Arlington Road is a nice little suburban paranoia meets domestic terrorism film that keeps you guessing to the very end. The problem is there are too many “oh, come on” moments along the way. I spent a lot of the film thinking there were entirely too many wacky coincidences to make anything plausible. Contrivance through coincidences is usually a huge sign of lazy writing.
So, I was sitting there getting annoyed at what I thought were just ridiculous instances of dumb luck, but little did I know a lot of what was happening was actually planned by the bad guy. The writers do a decent job of tying up most of the coincidences at the end, but by that time I had already started deducting stars. Actually the ending really saved this movie for me. It went so against Hollywood convention, it’s shocking somebody at the studio didn’t’ put the kibosh on it. You know, just for that, I’m adding an extra half star.
Actually, maybe I should deduct it again, as I was once unwittingly duped into doing free work for the director, Mark Pellington, when I was working at a commercial/music video production company a few years back. His producer, Tom Gorai, had an assistant who left, and he somehow finagled me into doing producer’s assistant things for him and Mark, when I was in fact supposed to be working for the production company and not for his side projects, which I think turned out to be a movie called Destination Anywhere, starring Jon Bon Jovi. Anyway, I was just in awe that the director of Pearl Jam’s Jeremy video would have me doing stuff for him, that I ignored his blatant lies about this being a project connected with the production company. A few years later I saw Pellington on a subway, and pointed him out to my now wife, telling her that he directed Jeremy, and that he’s a really nice guy (he actually is). He proceeded to drunkenly exit the train, drop his drawers and piss on a dumpster at the 23rd street stop. Classy.

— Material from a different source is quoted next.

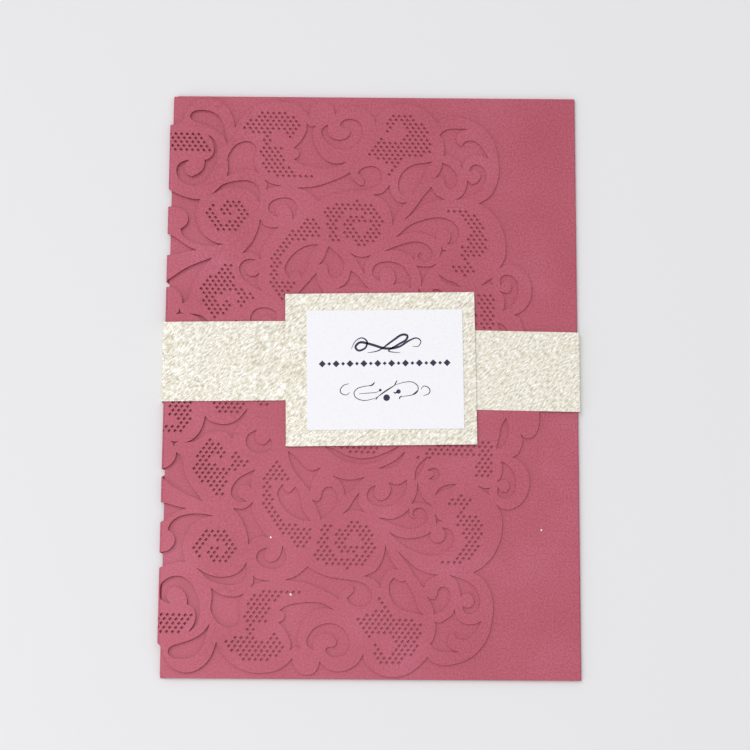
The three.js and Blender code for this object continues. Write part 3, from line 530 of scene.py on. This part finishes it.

So, I digress. Despite Pellington’s lack of peeing judgement, and somewhat suspect business practices with $400-a-week production assistants, he did a pretty decent job directing this film. The feeling is at the same time glossy Hollywood and indie shaky-cam. Try hard, you’ll be able to picture it. If you’ve ever seen a Jeff Bridges movie, you know exactly what to expect from him. He mumbles through his lines, looks incredibly disheveled, and has this weird buggy eyed thing that he does to convey fright and craziness. At times during the movie, I felt as though I could have been watching a million other thriller flicks, especially Bridges other mad bomber flick, Blown Away. I used to hate Bridges, especially after seeing him in the horrendously horrible Fearless, but he’s grown on me incredibly after he appeared as “The Dude” in The Big Lebowski. Come to think of it, he plays downtrodden and sloppy in The Fisher King too. I guess the guy is a little typecast, but he does an admirable job as the paranoid professor of terrorism.
Tim Robbins is a weird guy. I think he does just about everything to avoid being typecast. He could have easily gone for all the dopey guy rolls after Bull Durham, but has really switched it up, choosing the amazing part in The Shawshank Redemption, evil politician in Bob Roberts, tormented soul in Jacob’s Ladder and The Player, back to wide-eyed innocent in The Hudsucker Proxy, and now brilliant, disturbing terrorist in this film. Despite a few clunkers along the way, like the Scott Rudin-produced I.Q., he’s done an admirable job of picking good, varied roles for himself. Here he is the baby-faced suburbanite with the respectable job, who is married to the Stepford wife (Joan Cusack). The casting could have so easily gone the other way, with the incredibly innocent looking Robbins playing the college professor who is tortured with his knowledge of the evil things his neighbor is plotting, and the wild looking, stammering Bridges playing the anti-government terrorist. Oh well, I guess that’s why I’m not a casting agent, and Ellen Chenoweth is. ‘
There was an alternate ending to this film that keeps the non-Hollywood ending, but gives a glimmer of that Hollywood tinge. According to the audio notes on the DVD, this ending was edited out due to time, but I think Pellington wanted to truly shock the audience by giving them absolutely none of those good feelings we expect to get when leaving the theater. Good call, dude.